Laughs don’t just come from big-name performers. There is a seemingly endless supply of comedians who live locally or come through town to perform — ranging from veteran comics to up-and-coming stars to those just starting out — filling the area’s event calendars with shows nearly every night of the week. Clubs like Nietzsche’s or Babeville have small, intimate rooms ideal for standup and offer comedy shows on specific nights among their roster of entertainment options.
Regardless of who’s performing and at what venue, there are a couple of characteristics particular to comedy in Western New York. One is that Buffalo crowds, often fueled by their affection for alcohol, tend to be rather boisterous.
“Buffalo is a heartier laugh. When you’re in Buffalo and you do a joke, the laughter hits you. Someplace else, they’ll go, ‘That’s funny,’” said Lederman, whispering as he pantomimes an audience member with his hands clasped over his nose and mouth. “As opposed to Buffalo, they’ll be like, ‘Oh my god!’ and banging on the table.”
Just don’t expect to hear a lot of political jokes. Comics say that, as opposed to huge metropolitan areas like New York or Los Angeles where political viewpoints tend to be more monolithic, Buffalo audiences tend to be balanced between left and right. So political material only serves to split the room.
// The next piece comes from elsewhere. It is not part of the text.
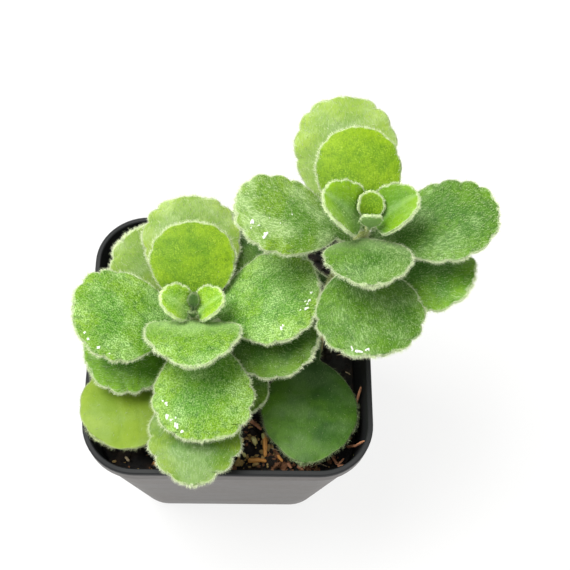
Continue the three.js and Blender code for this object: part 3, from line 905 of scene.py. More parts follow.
@dataclass
class Leaf:
    """One leaf.

    Attributes:
        name: its CAD node.
        stem: the shoot that it grows on.
        habit: its shape at its age.
        tone: its colours.
        height: the height of its node on the stem, in mm.
        heading: where it points, in degrees, with 0 to the right and 90 to the back.
        length: its length, in mm.
        width: its width, in mm.
        rise: its pitch at the stem, in degrees.
        droop: its pitch at the tip, in degrees.
        roll: its roll, in degrees.
        rows: how many rows its blade has.
        petiole_rows: how many rows its petiole has.
        columns: how many columns it has from flank to flank.
        margin_thickness: how thick it is at its margin, in mm.
        margin_round: how far its margin is rounded, in mm.
        outline_end: the share of the half turn of its outline at which it is cut off at the tip.
        root: how far its petiole runs on into the stem, in mm.
        clearance: how far the CAD petiole stays off the stem, in mm.
        wobble: how far its flanks stray from the even outline, in mm.
        undulation: how far its margin waves up and down, in mm.
        pucker: how far a scallop lifts, as a share of its push.
        crown_spread: how far a leaf of the crown stands off the stem's middle, in mm.
        fringe_band: how wide the band of margin hairs is, in mm.
    """

    name: str
    stem: Stem
    habit: Habit
    tone: LeafTone
    height: float
    heading: float
    length: float
    width: float
    rise: float
    droop: float
    roll: float
    rows: int = 84
    petiole_rows: int = 8
    columns: int = 20
    margin_thickness: float = 0.7
    margin_round: float = 0.2
    outline_end: float = 0.985
    root: float = 0.9
    clearance: float = 0.3
    wobble: float = 0.2
    undulation: float = 0.45
    pucker: float = 0.35
    crown_spread: float = 0.55
    fringe_band: float = 0.45

    def pattern(self) -> list[tuple[float, float, float, float, float, float]]:
        """The flat pattern of the leaf.

        Returns:
            For each row its place along the leaf and its half width in mm, the turn and the share of the
            blade that it lies at, and the outward way of the margin there, along the leaf and across it.
        """
        shape = self.habit.value
        petiole = shape.petiole * self.length
        peak_at = shape.base_taper / (shape.base_taper + shape.tip_taper)
        peak = peak_at**shape.base_taper * (1 - peak_at) ** shape.tip_taper
        drawn = []
        for row in range(self.petiole_rows):
            drawn.append((mix(-self.root, petiole, row / self.petiole_rows), shape.stalk, 0.0, 0.0))
        for row in range(self.rows + 1):
            turn = math.pi * self.outline_end * row / self.rows
            share = (1 - math.cos(turn)) / 2
            swell = share**shape.base_taper * (1 - share) ** shape.tip_taper / peak
            stalk = shape.stalk * math.sqrt(1 - share)
            half = (stalk**3 + (self.width / 2 * swell) ** 3) ** (1 / 3)
            drawn.append((petiole + (self.length - petiole) * share, half, turn, share))
        outlined = []
        for k, row in enumerate(drawn):
            before, after = drawn[max(k - 1, 0)], drawn[min(k + 1, len(drawn) - 1)]
            step_along, step_half = after[0] - before[0], after[1] - before[1]
            length = math.hypot(step_along, step_half)
            outlined.append((*row, -step_half / length, step_along / length))
        return outlined

    def scallop(self, turn: float, share: float, flank: float) -> float:
        """How far the scallops push the margin of one flank out at a place, in mm.

        Args:
            turn: where the place lies round the outline, in radians.
            share: its share of the blade's length.
            flank: the flank, -1 or 1.

        Returns:
            The push, less than 0 in a notch.
        """
        shape = self.habit.value
        stagger = noise.noise(Vector((self.heading + 7 * flank, self.length, turn * 1.6)))
        swing = noise.noise(Vector((self.length, self.heading - 5 * flank, turn * 2.5)))
        wave = abs(math.cos(shape.lobes * (math.pi - turn) + 1.1 * stagger)) ** 0.65 - 0.6
        return shape.lobe_depth * (1 + 0.6 * swing) * smooth_step((share - 0.3) / 0.25) * wave

    def axes(self, share: float) -> tuple[Vector, Vector, Vector]:
        """The ways of the leaf at a place.

        Args:
            share: the place's share of the leaf's length.

        Returns:
            The way the leaf points, its side and the way its upper face looks.
        """
        reach = min(max(share, 0.0), 1.0)
        pitch = math.radians(mix(self.rise, self.droop, reach))
        heading = math.radians(self.heading)
        roll = math.radians(self.roll) * smooth_step(reach / 0.35)
        level_part = math.cos(pitch)
        along = Vector((level_part * math.cos(heading), level_part * math.sin(heading), math.sin(pitch)))
        level = Vector((-math.sin(heading), math.cos(heading), 0))
        side = level * math.cos(roll) + along.cross(level) * math.sin(roll)
        return along, side, along.cross(side)

    def foot(self) -> Vector:
        """Where the leaf leaves its stem.

        Returns:
            The place, in mm.
        """
        point, radius = self.stem.at_height(self.height)
        heading = math.radians(self.heading)
        outward = Vector((math.cos(heading), math.sin(heading), 0))
        half_slab = self.habit.value.thickness / 2 * math.sin(math.radians(self.rise))
        if self.height > self.stem.path[-1][2]:
            point.z = self.height
            return point + outward * (self.crown_spread + half_slab)
        return point + outward * (radius * 1.1 + self.clearance + half_slab)

    def steps_across(self) -> np.ndarray:
        """Where the columns lie between -1 and 1, closer together towards the margins."""
        even = np.linspace(-1, 1, self.columns + 1)
        return even * 0.3 + np.sin(even * math.pi / 2) * 0.7

    def sheet(self) -> tuple[np.ndarray, np.ndarray, np.ndarray, np.ndarray]:
        """The middle surface of the blade.

        Returns:
            The points and their unit normals, by row and column, in mm, the share of the length of each row,
            and how far the scallops push each point.
        """
        shape = self.habit.value
        seed = Vector((self.heading, self.height, self.length))
        rows = self.pattern()
        steps = self.steps_across()
        midrib = self.foot() - self.axes(0.0)[0] * self.root
        before = rows[0][0]
        points = np.zeros((len(rows), self.columns + 1, 3))
        pushed = np.zeros((len(rows), self.columns + 1))
        shares = np.zeros(len(rows))
        for r, (place, half, turn, share, out_along, out_across) in enumerate(rows):
            midrib = midrib + self.axes((place + before) / 2 / self.length)[0] * (place - before)
            before = place
            along, side, upper = self.axes(place / self.length)
            shares[r] = place / self.length
            grown = smooth_step(shares[r] * 2.0)
            pushes = {flank: self.scallop(turn, share, flank) for flank in (-1.0, 1.0)}
            for c, across in enumerate(steps):
                edge = across * across
                flank = math.copysign(1.0, across)
                drift = noise.noise(seed + Vector((shares[r] * 4.0, across * 0.8, 0))) * self.wobble * grown
                push = pushed[r, c] = pushes[flank] * edge
                reach = across * half + flank * (push * out_across + edge * drift)
                bend = math.radians(shape.cup) * reach / (self.width / 2)
                flat = math.sin(bend) / bend if abs(bend) > 1e-6 else 1.0
                lift = (1 - math.cos(bend)) / bend if abs(bend) > 1e-6 else 0.0
                wave = noise.noise(seed + Vector((place * 0.16, across * half * 0.16, 3.0)))
                rise = lift * reach + wave * self.undulation * grown * edge + push * edge * self.pucker
                groove = shape.groove * math.exp(-((across * 3.5) ** 2))
                rise -= groove * smooth_step(shares[r] * 4) * (1 - shares[r])
                points[r, c] = midrib + along * (push * out_along) + side * (flat * reach) + upper * rise
        normals = np.cross(np.gradient(points, axis=0), np.gradient(points, axis=1))
        normals /= np.linalg.norm(normals, axis=2, keepdims=True)
        return points, normals, shares, pushed

    def spot(self, share: float, across: float) -> tuple[Vector, Vector, Vector]:
        """A spot on the upper face, in mm, with the way up and the way to the tip there.

        Args:
            share: its share of the leaf's length.
            across: where it lies from flank to flank, from -1 to 1.

        Returns:
            The spot, the normal and the direction.
        """
        points, normals, shares, _ = self.sheet()
        r = int(np.abs(shares - share).argmin())
        steps = self.steps_across()
        middle = Vector([np.interp(across, steps, points[r, :, axis]) for axis in range(3)])
        normal = Vector([np.interp(across, steps, normals[r, :, axis]) for axis in range(3)]).normalized()
        half = mix(self.habit.value.thickness, self.margin_thickness, across * across) / 2
        return middle + normal * half, normal, self.axes(share)[0]

    def build(self, down: HairGrower, fringe: HairGrower) -> None:
        """Makes the blade with its rounded margin, its down and the fringe of its margin.

        Args:
            down: grows the hairs of its faces.
            fringe: grows the hairs of its margin.
        """
        shape = self.habit.value
        finish = self.tone.value
        points, normals, shares, pushed = self.sheet()
        steps = self.steps_across()
        count = points.shape[0] - 1
        outline = np.concatenate([points[:, 0], points[:, -1], points[-1]])
        insets = np.linalg.norm(points[:, :, None] - outline[None, None], axis=3).min(axis=2)
        size = min(1.0, 0.25 + self.width / 28)
        margin = min(1.0, 0.35 + 0.3 * finish.down)
        blade = bmesh.new()
        bmesh.ops.create_grid(blade, x_segments=self.columns, y_segments=count, size=1.0)
        place, flat, down_layer, fringe_layer, lean = (
            blade.verts.layers.float_vector.new(name) for name in ("place", "flat", "down", "fringe", "lean")
        )
        for vertex in blade.verts:
            vertex[place] = (vertex.co.x, (vertex.co.y + 1) / 2, 0.0)
        raised = bmesh.ops.extrude_face_region(blade, geom=blade.faces[:], use_keep_orig=True)["geom"]
        for item in raised:
            if isinstance(item, bmesh.types.BMVert):
                item[place][2] = 1.0
        spots = {}
        for vertex in blade.verts:
            u, v, top = vertex[place]
            r, c = round(v * count), round((u + 1) / 2 * self.columns)
            spots[vertex] = (r, c, top > 0.5)
            across, share, inset = steps[c], shares[r], max(insets[r, c], 0.02)
            half = mix(shape.thickness, self.margin_thickness, across * across) / 2
            normal = Vector(normals[r, c])
            upright = normal if top else -normal
            vertex.co = (Vector(points[r, c]) + upright * half) * MM
            along, side, _ = self.axes(share)
            outward = side * (across * smooth_step((1 - share) * 3))
            outward += along * smooth_step((share - 0.6) * 2.5)
            rim = max(0.0, 1.0 - inset / self.fringe_band)
            stand = upright * mix(0.5, 0.25, rim) + outward * mix(0.3, 1.2, rim) + along * 0.5
            vertex[lean] = stand.normalized()
            vertex[down_layer] = (finish.down * (1.0 if top else 0.5), DOWN_LENGTH * size, 0.0)
            vertex[fringe_layer] = (FRINGE_DENSITY * math.sqrt(rim) * margin, FRINGE_LENGTH * size, 0.0)
            vertex[place] = (across, share, inset if top else -inset)
            vertex[flat] = (across * self.width / 2, share * self.length, pushed[r, c])
        rim_edges = [edge for edge in blade.edges if self._is_rim(*(spots[end] for end in edge.verts), count)]
        bmesh.ops.bevel(
            blade,
            geom=rim_edges,
            offset=self.margin_round * MM,
            segments=2,
            profile=0.5,
            affect="EDGES",
            material=-1,
            clamp_overlap=True,
        )
        piece = finish_piece(blade, f"{self.name}_blade", finish.material(), [self.name])
        seed = int(self.height * 10 + self.heading)
        down.grow(piece, seed, finish.hair_material(), finish.slot)
        margin_hair = plain_material(f"{finish.name}_margin_hair", finish.rim, 0.5)
        fringe.grow(piece, seed + 1, margin_hair, finish.slot)

    def _is_rim(self, first: tuple[int, int, bool], second: tuple[int, int, bool], last_row: int) -> bool:
        """Whether an edge runs along the margin of one face of the blade.

        Args:
            first: the row and column of its first end, and whether it lies on the upper face.
            second: the same of its second end.
            last_row: the row of the tip.

        Returns:
            Whether it does.
        """
        if first[2] != second[2]:
            return False
        at_side = first[1] == second[1] and first[1] in (0, self.columns)
        return at_side or first[0] == second[0] == last_row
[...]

“I’m very liberal — I wear my blue proudly — but Buffalo is pretty conservative,” said Allie Brady, a Buffalo native who has been doing standup for more than four years. “You can be doing a Trump joke and once you say ‘Trump,’ people start cheering [for him, not the joke]. You can do the same joke in New York or Toronto and people love it.”
The opening of the National Comedy Center can only help the region build on its growing standup market.
“It opens the door for more people to be interested in standup comedy,” said Eckert. “I think any additional attention to comedy is nothing but a positive.”
“Comedy has become the rock and roll of this generation,” Lederman said. “You’re cool if you’re Amy Schumer or Jeffrey Ross. But it’s great to never lose sight of Lenny Bruce. I think it will draw awareness to comedy and the history of comedy and keep all of that alive.”